Engagement Through Personal Connection

While providing resources and information enhances relationships, it takes more to strengthen them: a personal connection with people and an investment in their lives. The most successful leaders demonstrate genuine caring. Employee engagement reaches only moderate levels without it.

As Swindall states, both leaders and employees contribute to workplace disengagement. Employees generally start their jobs with enthusiasm but lose it over time after chalking up negative experiences. Employees cannot be expected to make the initial efforts to correct problems. Leaders must initiate improvements and oversee organizational health.

Relationships drive engagement, which, in turn, drives productivity and success. Leaders must therefore be the relationship initiators and encouragers. If you care about people, your natural inclination will be relationship-driven.

Connecting with employees and getting to know them have powerful benefits, conveying value and appreciation. Your staff senses your support and understanding as the relationship grows. They respond with trust, loyalty, and effort. The employee gets to know your character, forging a tighter bond.

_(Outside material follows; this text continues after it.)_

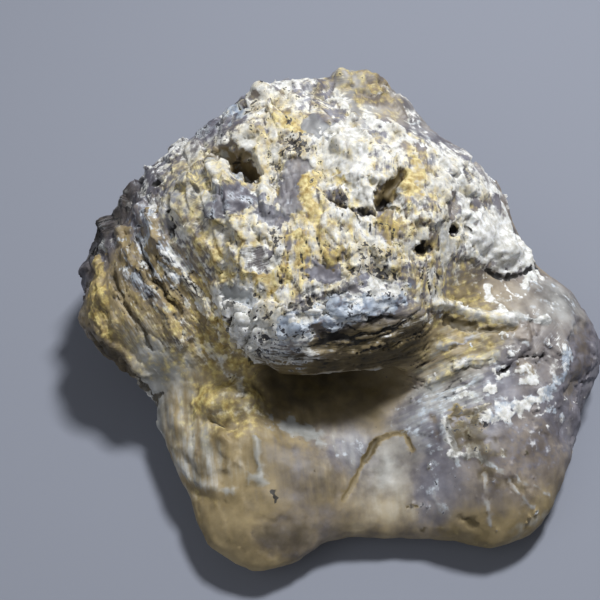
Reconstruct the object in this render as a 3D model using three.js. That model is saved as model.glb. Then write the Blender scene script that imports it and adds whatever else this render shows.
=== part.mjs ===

A leader conveys caring by being interested in an employee’s life, family, and aspirations. Strong relationships permit the frank sharing of concerns and ideas, leading to joint ownership. Greater accountability and transparency lead to higher engagement for both parties and a greater sense of unity.

Effective leaders don’t show bias or partiality among employees. All people should be treated equally, under the same set of rules, with equal considerations, consequences, and rewards. Favoritism destroys unity, while fairness is a great trust-builder.

Conclusion

The leadership mindset needed to build employee engagement involves a number of natural steps, all of which can be learned and executed. The basic premise is to make underperforming employees better and good employees great, building on who they are and what they’re truly capable of doing. Start with those who will best spread their positive attitudes to their coworkers, assisting your efforts to raise the bar. The goal is to bring out the best in everyone.